* **Data**:
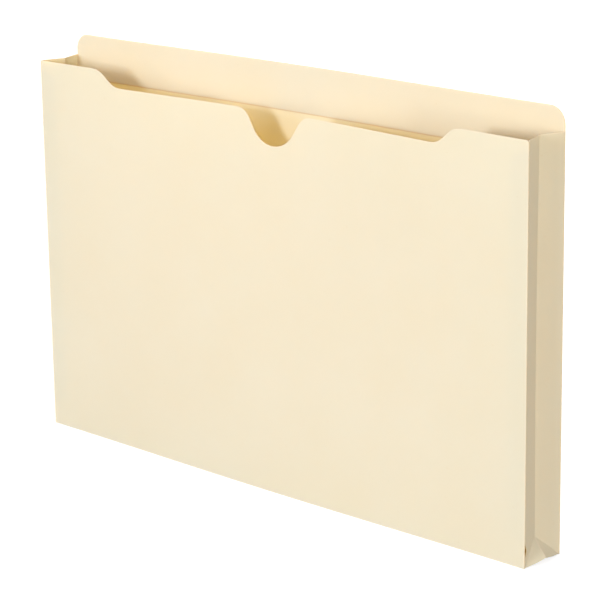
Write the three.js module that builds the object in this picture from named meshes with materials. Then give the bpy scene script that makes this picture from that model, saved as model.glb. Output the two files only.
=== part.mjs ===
// Expansion file jacket in manila card, legal size, standing open.
// Millimetres. +X is to the right seen from the front, +Y to the rear, +Z up.
// The origin lies under the middle of the jacket, on the surface that it stands on.
// Each stretch of card between two score lines is one stiff leaf.

import * as THREE from 'three';

const degrees = (angle) => angle * Math.PI / 180;

// Card
const cardThickness = 0.28;
const scoreGap = 0.3;

// Panels
const jacketWidth = 374.65;
const sideHeight = 228.6;
const tabRise = 12.7;
const tabCornerRadius = 9.5;
const frontCornerRadius = 1.5;

// Reinforcing ply on the front of the tab
const plyHeight = 27;
const plySideMargin = 1.5;

// Top edge of the front panel: shoulders, lowered middle and thumb notch
const frontDip = 9.1;
const dipCurveCentre = 131;
const dipCurveWidth = 23.5;
const notchHalfWidth = 28.5;
const notchDepth = 20;
const notchLipRadius = 10;
const notchBottomRadius = 14;

// Gussets and bottom: each is two leaves that meet at a centre score
const leafWidth = 15;
const restFold = degrees(17.4);

// Corner tucks, folded out of the foot of each gusset
const tuckAngle = degrees(45);
const tuckRestFold = degrees(58.5);
const tuckMeetingGap = 1.2;

// Ends of the bottom leaves, cut back so that a tuck can fold past them
const bottomMitre = degrees(45);

// Glue flaps, which hold the gussets to the inner faces of the panels
const flapWidth = 12;
const flapFoot = 13;
const flapEndTaper = 5;

// Facets on each curve of an outline
const curveFacets = 14;

// Places that follow from the sizes above
const leafLength = Math.sqrt(leafWidth ** 2 - cardThickness ** 2);
const leafTilt = Math.asin(cardThickness / leafWidth);
const leafAngle = restFold + leafTilt;
const hingeX = jacketWidth / 2 - cardThickness;
const hingeY = leafWidth * Math.cos(restFold);
const hingeZ = cardThickness;
const tabTop = sideHeight + tabRise;
const plyFoot = tabTop - plyHeight;
const frontMiddle = sideHeight - frontDip;

const manila = new THREE.Color(0xf3e3c6);
const manilaShade = new THREE.Color(0xe9d6b4);

function sheet(outline) {
  const settings = { depth: cardThickness, bevelEnabled: false, curveSegments: curveFacets };
  return new THREE.ExtrudeGeometry(outline, settings);
}

// The outline's y becomes height, and the card's thickness runs from y = 0 to the front.
function uprightSheet(outline) {
  return sheet(outline).rotateX(Math.PI / 2);
}

function piece(name, geometry, colour = manila) {
  const material = new THREE.MeshStandardMaterial({ color: colour, roughness: 0.85, metalness: 0 });
  const mesh = new THREE.Mesh(geometry, material);
  mesh.name = name;
  return mesh;
}

// Moves each side of a convex outline inward by its own margin.
// Side i runs from corner i to the next one, and corners run anticlockwise.
function insetOutline(corners, margins) {
  const sides = corners.map((start, i) => {
    const end = corners[(i + 1) % corners.length];
    const along = end.clone().sub(start).normalize();
    const inward = new THREE.Vector2(-along.y, along.x);
    return { from: start.clone().addScaledVector(inward, margins[i]), along };
  });
  return sides.map((side, i) => {
    const before = sides[(i + sides.length - 1) % sides.length];
    const gap = side.from.clone().sub(before.from);
    const reach = gap.cross(side.along) / before.along.cross(side.along);
    return before.from.clone().addScaledVector(before.along, reach);
  });
}

// Turns an outline left to right where the factor is negative, and keeps it anticlockwise.
function mirrored(points, factor) {
  const turned = points.map((point) => new THREE.Vector2(point.x * factor, point.y));
  return new THREE.Shape(factor < 0 ? turned.reverse() : turned);
}

function roundedTopOutline(halfWidth, foot, top, radius) {
  const outline = new THREE.Shape();
  outline.moveTo(-halfWidth, foot);
  outline.lineTo(halfWidth, foot);
  outline.lineTo(halfWidth, top - radius);
  outline.absarc(halfWidth - radius, top - radius, radius, 0, Math.PI / 2);
  outline.lineTo(-halfWidth + radius, top);
  outline.absarc(-halfWidth + radius, top - radius, radius, Math.PI / 2, Math.PI);
  outline.closePath();
  return outline;
}

// The notch has a round lip, a straight flank and a round bottom.
// The flank's slope is the one that joins both arcs in the given width and depth.
function addThumbNotch(outline) {
  const radii = notchLipRadius + notchBottomRadius;
  const rise = radii - notchDepth;
  const slope = Math.asin(radii / Math.hypot(notchHalfWidth, rise)) - Math.atan2(rise, notchHalfWidth);
  const lipCentre = frontMiddle - notchLipRadius;
  const bottomCentre = frontMiddle - notchDepth + notchBottomRadius;
  const quarter = Math.PI / 2;
  outline.absarc(notchHalfWidth, lipCentre, notchLipRadius, quarter, quarter + slope);
  outline.absarc(0, bottomCentre, notchBottomRadius, slope - quarter, -quarter - slope, true);
  outline.absarc(-notchHalfWidth, lipCentre, notchLipRadius, quarter - slope, quarter);
}

function frontOutline() {
  const edge = jacketWidth / 2;
  const near = dipCurveCentre - dipCurveWidth / 2;
  const far = dipCurveCentre + dipCurveWidth / 2;
  const corner = frontCornerRadius;
  const outline = new THREE.Shape();
  outline.moveTo(-edge, 0);
  outline.lineTo(edge, 0);
  outline.lineTo(edge, sideHeight - corner);
  outline.absarc(edge - corner, sideHeight - corner, corner, 0, Math.PI / 2);
  outline.lineTo(far, sideHeight);
  outline.bezierCurveTo(dipCurveCentre, sideHeight, dipCurveCentre, frontMiddle, near, frontMiddle);
  addThumbNotch(outline);
  outline.lineTo(-near, frontMiddle);
  outline.bezierCurveTo(-dipCurveCentre, frontMiddle, -dipCurveCentre, sideHeight, -far, sideHeight);
  outline.lineTo(-edge + corner, sideHeight);
  outline.absarc(-edge + corner, sideHeight - corner, corner, Math.PI / 2, Math.PI);
  outline.closePath();
  return outline;
}

function backPanel() {
  const outline = roundedTopOutline(jacketWidth / 2, 0, tabTop, tabCornerRadius);
  const mesh = piece('back_panel', uprightSheet(outline));
  mesh.position.y = hingeY + 2 * cardThickness;
  return mesh;
}

function tabReinforcement() {
  const halfWidth = jacketWidth / 2 - plySideMargin;
  const radius = tabCornerRadius - plySideMargin;
  const outline = roundedTopOutline(halfWidth, plyFoot, tabTop - plySideMargin, radius);
  const mesh = piece('tab_reinforcement', uprightSheet(outline));
  mesh.position.y = hingeY + cardThickness;
  return mesh;
}

function frontPanel() {
  const mesh = piece('front_panel', uprightSheet(frontOutline()));
  mesh.position.y = -hingeY - cardThickness;
  return mesh;
}

// A flap lies flat on the inner face of its panel, with its ends tapered.
function glueFlap(side, face, name) {
  const top = face > 0 ? plyFoot - scoreGap : sideHeight - flapEndTaper;
  const corners = [
    new THREE.Vector2(hingeX, flapFoot),
    new THREE.Vector2(hingeX, top),
    new THREE.Vector2(hingeX - flapWidth, top - flapEndTaper),
    new THREE.Vector2(hingeX - flapWidth, flapFoot + flapEndTaper),
  ];
  const mesh = piece(name, uprightSheet(mirrored(corners, side)), manilaShade);
  mesh.position.y = face > 0 ? hingeY + cardThickness : -hingeY;
  return mesh;
}

// A gusset leaf stands in a frame on its hinge line and leans inward by the leaf angle.
// Its inner face passes through the hinge, its outer face through the centre score.
function gussetLeaf(side, face, leafName, tuckName) {
  const slope = Math.tan(tuckAngle);
  const corners = [
    new THREE.Vector2(0, hingeZ),
    new THREE.Vector2(leafLength, hingeZ + leafLength * slope),
    new THREE.Vector2(leafLength, sideHeight),
    new THREE.Vector2(0, sideHeight),
  ];
  const outline = insetOutline(corners, [scoreGap / 2, scoreGap / 2, 0, scoreGap]);
  const leaf = piece(leafName, uprightSheet(mirrored(outline, -side)), manilaShade);
  leaf.position.y = face > 0 ? 0 : cardThickness;

  const hinge = new THREE.Group();
  hinge.position.set(side * hingeX, face * hingeY, 0);
  hinge.rotation.z = side * face * (Math.PI / 2 - leafAngle);
  hinge.add(leaf, cornerTuck(side, face, tuckName));
  return hinge;
}

// A tuck is the foot of the gusset, folded outward and up along the slanted score.
// Its frame sits on the leaf's outer face, with X along that score.
function cornerTuck(side, face, name) {
  const scoreLength = leafLength / Math.cos(tuckAngle);
  const corners = [
    new THREE.Vector2(0, 0),
    new THREE.Vector2(leafLength * Math.cos(tuckAngle), -leafLength * Math.sin(tuckAngle)),
    new THREE.Vector2(scoreLength, 0),
  ];
  const outline = insetOutline(corners, [scoreGap / 2, tuckMeetingGap, scoreGap / 2]);
  const tuck = piece(name, uprightSheet(mirrored(outline, -side)), manilaShade);
  tuck.position.y = face > 0 ? cardThickness : 0;

  const fold = new THREE.Group();
  fold.rotation.x = -face * tuckRestFold;
  fold.add(tuck);
  const score = new THREE.Group();
  score.position.set(0, -face * cardThickness, hingeZ);
  score.rotation.y = side * tuckAngle;
  score.add(fold);
  return score;
}

// A bottom leaf is hinged on a panel's foot and rises to the centre score.
function bottomLeaf(face, name) {
  const cutBack = leafLength * Math.tan(bottomMitre);
  const corners = [
    new THREE.Vector2(-hingeX, 0),
    new THREE.Vector2(hingeX, 0),
    new THREE.Vector2(hingeX - cutBack, leafLength),
    new THREE.Vector2(-hingeX + cutBack, leafLength),
  ];
  const outline = insetOutline(corners, [scoreGap, scoreGap, scoreGap / 2, scoreGap]);
  const turned = face > 0 ? outline.map((point) => point.negate()) : outline;
  const leaf = piece(name, sheet(new THREE.Shape(turned)), manilaShade);
  leaf.position.z = -cardThickness;

  const hinge = new THREE.Group();
  hinge.position.set(0, face * hingeY, hingeZ);
  hinge.rotation.x = -face * leafAngle;
  hinge.add(leaf);
  return hinge;
}

const jacket = new THREE.Group();
jacket.add(backPanel(), tabReinforcement(), frontPanel());
for (const [face, faceName] of [[1, 'rear'], [-1, 'front']]) {
  jacket.add(bottomLeaf(face, `bottom_${faceName}_leaf`));
  for (const [side, sideName] of [[-1, 'left'], [1, 'right']]) {
    const leafName = `${sideName}_gusset_${faceName}_leaf`;
    const tuckName = `${sideName}_${faceName}_corner_tuck`;
    jacket.add(gussetLeaf(side, face, leafName, tuckName));
    jacket.add(glueFlap(side, face, `${sideName}_${faceName}_glue_flap`));
  }
}

export default jacket;
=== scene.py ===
import math

import bpy
from mathutils import Matrix, Vector


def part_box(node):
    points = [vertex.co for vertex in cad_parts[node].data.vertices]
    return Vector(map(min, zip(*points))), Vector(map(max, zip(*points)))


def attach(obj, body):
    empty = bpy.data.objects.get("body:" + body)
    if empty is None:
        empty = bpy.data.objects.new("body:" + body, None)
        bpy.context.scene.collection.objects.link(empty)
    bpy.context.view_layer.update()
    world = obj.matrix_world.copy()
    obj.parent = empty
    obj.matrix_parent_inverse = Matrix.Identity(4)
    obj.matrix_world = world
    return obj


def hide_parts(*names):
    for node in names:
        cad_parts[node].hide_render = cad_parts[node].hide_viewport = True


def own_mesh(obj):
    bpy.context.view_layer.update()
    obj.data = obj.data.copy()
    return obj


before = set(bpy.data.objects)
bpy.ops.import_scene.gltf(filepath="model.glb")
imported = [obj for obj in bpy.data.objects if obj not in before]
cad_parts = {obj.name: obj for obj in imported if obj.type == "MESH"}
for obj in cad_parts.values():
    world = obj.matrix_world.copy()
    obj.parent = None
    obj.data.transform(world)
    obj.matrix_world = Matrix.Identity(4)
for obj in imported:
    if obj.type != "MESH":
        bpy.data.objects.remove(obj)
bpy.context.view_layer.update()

MM = 0.001

# Places taken from the frame
front_low, front_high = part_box("front_panel")
back_low, back_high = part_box("back_panel")
ply_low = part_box("tab_reinforcement")[0]
HALF_WIDTH = front_high.x
CARD = front_high.y - front_low.y
SIDE_TOP = front_high.z
TAB_TOP = back_high.z
HINGE_X = HALF_WIDTH - CARD
HINGE_Y = ply_low.y
CREASE_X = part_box("right_gusset_rear_leaf")[0].x
FLAP_INNER_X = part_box("right_front_glue_flap")[0].x
BOTTOM_CREASE_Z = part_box("bottom_rear_leaf")[1].z

# Outline of the front panel's top edge and of the tab
FRONT_DIP = 10 * MM
DIP_CENTRE = 131 * MM
DIP_WIDTH = 23.5 * MM
NOTCH_HALF_WIDTH = 28.5 * MM
NOTCH_DEPTH = 19.2 * MM
NOTCH_LIP_RADIUS = 11 * MM
NOTCH_BOTTOM_RADIUS = 18.5 * MM
FRONT_CORNER_RADIUS = 1.5 * MM
TAB_CORNER_RADIUS = 9.5 * MM

# The ply's cut edge nearly meets the tab's
PLY_MARGIN = 0.35 * MM

# The glue flaps' ends slant by this much over their width
FLAP_TAPER = 5 * MM

# How the card bends: the front's free edge sinks in, its foot swells, the tab leans back.
# Each power says how soon the bend dies away from that edge.
FRONT_TOP_SAG = 9 * MM
FRONT_TOP_POWER = 1.6
FRONT_FOOT_SWELL = 2 * MM
FRONT_FOOT_POWER = 1.5
TAB_LEAN = 4 * MM
TAB_LEAN_POWER = 2.2
LEAF_BULGE = 0.25 * MM
CREASE_DEEPENING = 0.7 * MM

# Width of a gusset or bottom leaf. The columns of a gusset's or tuck's sheet count
# from 0 at the panel to this at the crease.
LEAF_SPAN = 15 * MM

# The corner where a gusset meets the bottom. The score of a front tuck bows more than
# that of a rear one, and a tuck starts a little way off its pointed corner.
FOOT = 0.3 * MM
TUCK_APEX_Z = 12.5 * MM
TUCK_TIP_OUT = 3 * MM
TUCK_TIP_Z = 2.9 * MM
FRONT_TUCK_BOW = 2.56 * MM
REAR_TUCK_BOW = 0.48 * MM
TUCK_BASE_OUT = 0.3 * MM
TUCK_BASE_SAG = 0.2 * MM
CORNER_START = 0.02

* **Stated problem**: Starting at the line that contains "const jacket = new THREE.Group();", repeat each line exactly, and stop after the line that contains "bpy.data.objects.remove(obj)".

* **Final result**:
const jacket = new THREE.Group();
jacket.add(backPanel(), tabReinforcement(), frontPanel());
for (const [face, faceName] of [[1, 'rear'], [-1, 'front']]) {
  jacket.add(bottomLeaf(face, `bottom_${faceName}_leaf`));
  for (const [side, sideName] of [[-1, 'left'], [1, 'right']]) {
    const leafName = `${sideName}_gusset_${faceName}_leaf`;
    const tuckName = `${sideName}_${faceName}_corner_tuck`;
    jacket.add(gussetLeaf(side, face, leafName, tuckName));
    jacket.add(glueFlap(side, face, `${sideName}_${faceName}_glue_flap`));
  }
}

export default jacket;
=== scene.py ===
import math

import bpy
from mathutils import Matrix, Vector


def part_box(node):
    points = [vertex.co for vertex in cad_parts[node].data.vertices]
    return Vector(map(min, zip(*points))), Vector(map(max, zip(*points)))


def attach(obj, body):
    empty = bpy.data.objects.get("body:" + body)
    if empty is None:
        empty = bpy.data.objects.new("body:" + body, None)
        bpy.context.scene.collection.objects.link(empty)
    bpy.context.view_layer.update()
    world = obj.matrix_world.copy()
    obj.parent = empty
    obj.matrix_parent_inverse = Matrix.Identity(4)
    obj.matrix_world = world
    return obj


def hide_parts(*names):
    for node in names:
        cad_parts[node].hide_render = cad_parts[node].hide_viewport = True


def own_mesh(obj):
    bpy.context.view_layer.update()
    obj.data = obj.data.copy()
    return obj


before = set(bpy.data.objects)
bpy.ops.import_scene.gltf(filepath="model.glb")
imported = [obj for obj in bpy.data.objects if obj not in before]
cad_parts = {obj.name: obj for obj in imported if obj.type == "MESH"}
for obj in cad_parts.values():
    world = obj.matrix_world.copy()
    obj.parent = None
    obj.data.transform(world)
    obj.matrix_world = Matrix.Identity(4)
for obj in imported:
    if obj.type != "MESH":
        bpy.data.objects.remove(obj)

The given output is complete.